Cerita di atas hanya sekedar kisah fiktif yang dibumbui akan realitas yang ada di sekitar kita. apa betul? atau pertanyaannya "ah terlalu dibesar-besarkan" desa kita tidak ada masalah, aman-aman saja. asal bisa makan dan minum, tidur dengan nyaman kan artinya tidak ada masalah. problematika kemasyarakatan adalah hal yang lumrah, apalagi kita yang hidup di jaman SBY yang seperti ini, kalau sedikit-sedikit ada problematika ya kewajaran lah. Apa memang ini "cara berfikir kita" memandang desa ini.

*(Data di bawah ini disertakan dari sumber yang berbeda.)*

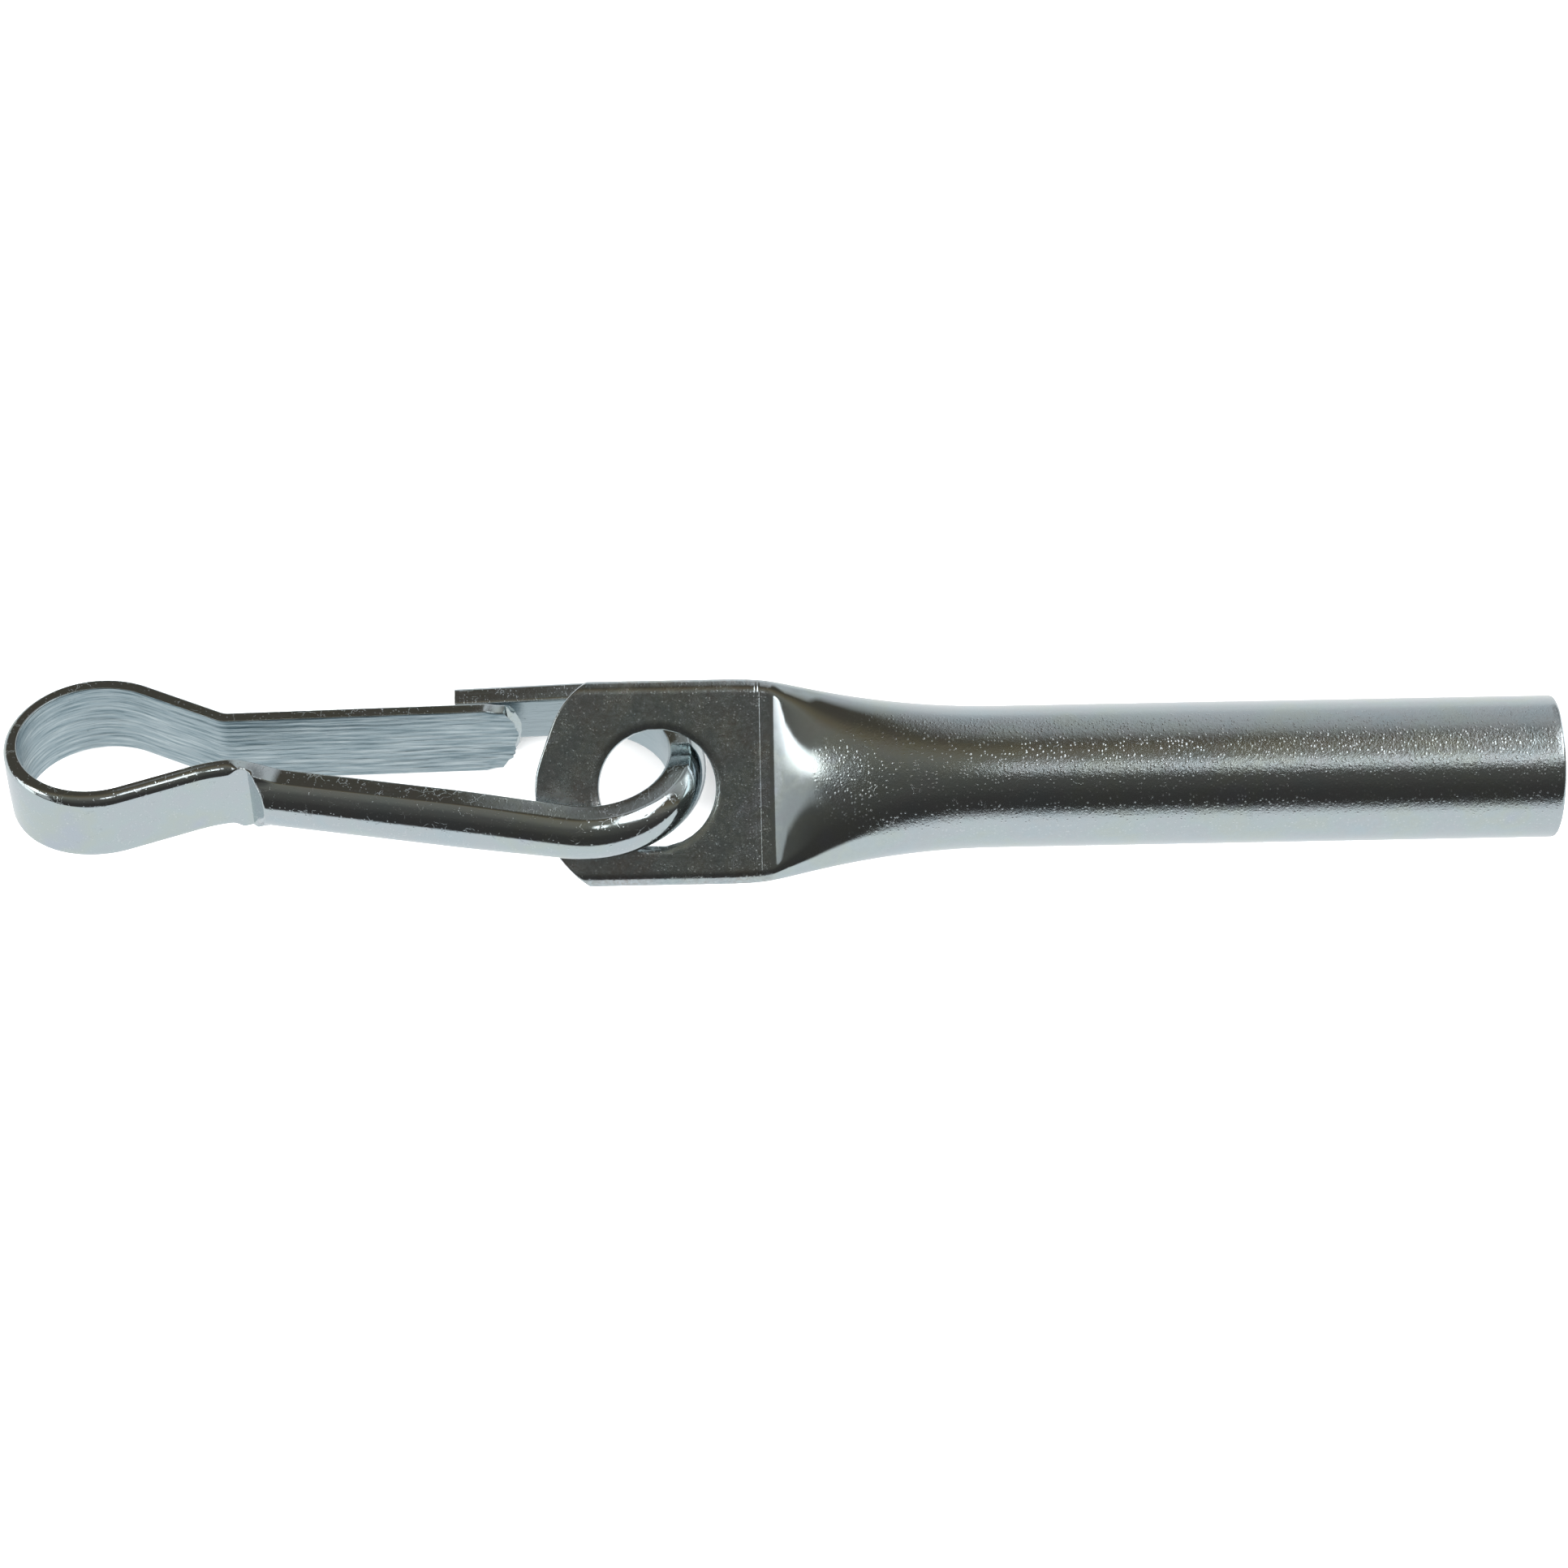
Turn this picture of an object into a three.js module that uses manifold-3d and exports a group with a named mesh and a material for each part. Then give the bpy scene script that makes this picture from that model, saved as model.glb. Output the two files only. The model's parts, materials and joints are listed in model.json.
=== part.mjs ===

Akhir januari adalah tonggak kesedihan yang seharusnya dirasakan oleh semua penduduk desa kita. Sang Guru sekaligus sesepuh desa kita tercinta telah mangkat menghadap sang pencipta. KH. Nawawi Abbas adalah sosok yang paling membuat saya terkesan, walaupun saya tidak lama belajar ilmu agama dengan dirinya tapi rasa-rasanya beliau senantiasa hadir dalam kehidupan saya. Sosoknya yang sederhana tapi disiplin menjadikan beliau begitu kharismatik. Banyak yang tidak tahu bahwa jasa paling terbesar beliau bagi desa kita adalah membebaskan desa kita dari buta agama islam. Perjuangan beliau yang begitu gigih dan tanpa kenal lelah membuahkan hasil yang dapat kita rasakan bersama.
Kesedihan yang terbesar adalah kita benar-benar kehilangan panutan sekaligus figur yang membuat kita berani untuk menancapkan semangat keagamaan dan kehidupan yang islami di desa kita.
Kepergian beliau setidaknya menjadi penggugah bagi kita generasi muda, kita sebagai muridnya, kita sebagai santrinya untuk melanjutkan perjuangan beliau yang tentunya belum usai.
Apa kita hanya mampu beradu argumen untuk menyelesaikan permasalah yang ada di desa kita? tentunya jika kita kembali lagi dengan pertanyaan siapa yang lebih bersih lebih suci untuk melanjutkan dakwah dan perjuangan melenyapkan berbagai maksiat yang ada di desa kita, sampai datangnya hari kiamat pun tidak akan ada jawabnya.